Em defesa da ignorância

Jorge Maia

Jorge Maia

Não é preciso ser grego, nem falar alemão para ser filósofo. A Beócia fala Beocês e tem filósofo. Não foi difícil descobrir isso; outro dia, em uma daquelas vezes em pernoitei na Beócia, aproveite para curti a noite e sai para o jantar em um dos bons restaurante da cidade. Costumeiramente fui bem recebido por alguns amigos que sentavam à mesma mesa. Fui convidado e recebido com a alegria comum aos beócios.

Cumprimentei a todos e pedi que a conversa continuasse, não queria incomodar o bate papo da turma. Assim, a conversa retornou com a palavra dominada por Zé Picuinha, filósofo local que defendia a ignorância como fórmula para trazer a paz e a serenidade à terra. Era político na Beócia e tinha uma boa oratória  e reiniciou a conversa  afirmando que a felicidade é ignorante.

Sua retória percorria uma avenida engraçada, pois dizia que os ignorantes não conhecem os sofrimentos  maiores, justamente pela falta de conhecimento. O saber produz dúvidas e preocupações incontornáveis. Desconhecer é o caminho para viver bem. Ademais, afirmou, que não tendo conhecimento, o homem não pratica certos atos de corrupção e crimes de natureza econômica.

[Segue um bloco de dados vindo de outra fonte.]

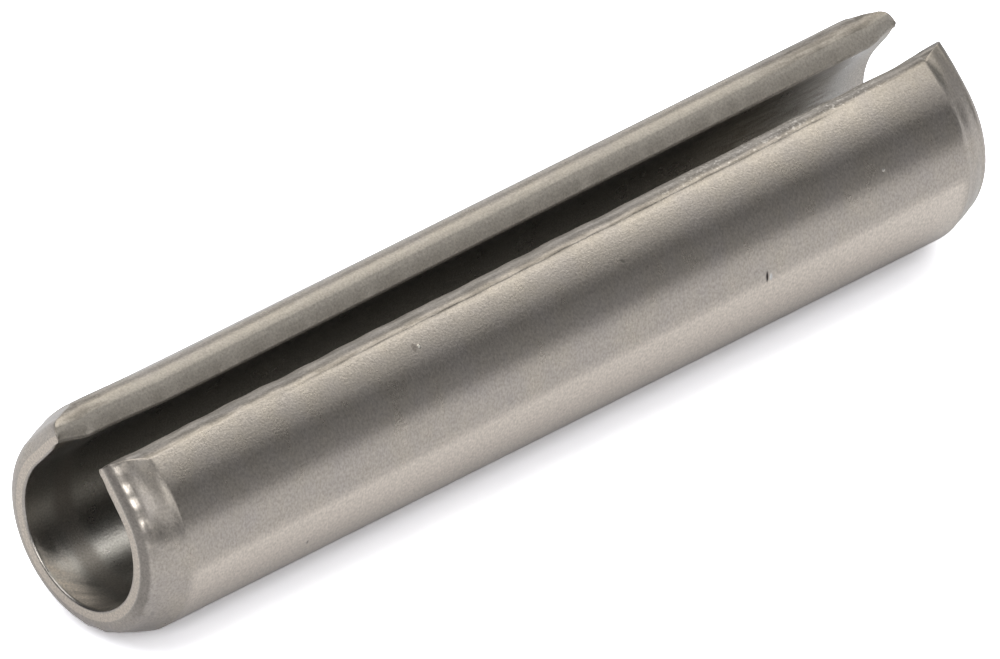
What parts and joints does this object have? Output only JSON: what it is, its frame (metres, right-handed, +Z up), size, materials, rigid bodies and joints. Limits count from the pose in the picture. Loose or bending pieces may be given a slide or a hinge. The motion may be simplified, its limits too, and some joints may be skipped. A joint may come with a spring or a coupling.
{
  "type": "slotted spring pin",
  "caption": "Spring pin rolled from steel strip, with a slot along its whole length and a chamfer at both ends, for a drilled hole.",
  "frame": {"origin": "on the axis of the bore, at mid length", "axes": "+X along the pin, +Y across it, +Z up through the middle of the slot"},
  "size_m": [0.016, 0.0034, 0.0033],
  "materials": {
    "spring_steel": "satin"
  },
  "bodies": {
    "root": {"spring_pin": "spring_steel"}
  },
  "joints": []
}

Defendia a sua tese comparando que em certos cargos  ocupados por pessoa  portadoras de diploma de nível superior, ou de pessoas muito bem informadas, sempre há crimes relacionados com a corrupção.

Começou a citar exemplos: você já viu pessoas de conhecimentos modestos, ou totalmente ignorantes, fraudar licitação? Enviar dólares para  Suíça, ou Ilhas Cayman?   Alguém tem noticias de que algum trabalhador rural que usou o caixa dois para subornar alguém ou empresa? Sabe dizer se algum servente de pedreiro, pessoa simples, participou   de alguma falcatrua que abalasse os pilares da República? Algum gari, de modestos conhecimentos, que tenha participado de assalto o Banco central? A resposta é não.

Senhores, continuou, os maiores problemas deste  País tem sido causados por pessoas  com educação superior. Essas pessoas  causam danos terríveis ao nosso povo. Defendia com entusiasmo a ignorância, o fim dos cursos universitários, enfim algo que afastasse o homem de tanto conhecimento e que tem causado tantos males à nossa gente, o que sempre é causado por detentores do saber. Todos estavam perplexos, mas ninguém ousava contrariar.

Zé Picuinha não o foi o primeiro a pensar dessa forma. Para fundamentar a sua tese, referiu-se a um bilhete anônimo, encontrado em um campo de concentração nazista, em que o autor dizia ser sobrevivente daquele campo e que viu: “câmaras de gás construídas por engenheiros formados. Crianças envenenadas  por médicos diplomados. Recém-nascidos mortos por enfermeiras treinadas. Mulheres e bebês fuzilados e queimados por graduados de colégios e universidades. Assim, tenho minhas suspeitas sobre a educação.

Meu pedido é: ajude os seus alunos a tornarem-se humanos. Seus esforços nunca deverão produzir monstros treinados ou psicopatas hábeis. Ler, escrever e saber aritmética só são importantes se fizerem nossas crianças mais humanas”.

Um silêncio sepulcral caiu sobre o grupo e Zé Picuinha reafirmou: viva a ignorância. Tomei um suco de gabiraba, importado de Aracatu. Então, sai cabisbaixo e fui para o Hotel Gaivota, onde no restaurante meditava sobre o assunto, enquanto aguardava o ensopadinho de ervilha, uma receita que ajudei a criar e que tem história para contar.   VC251014.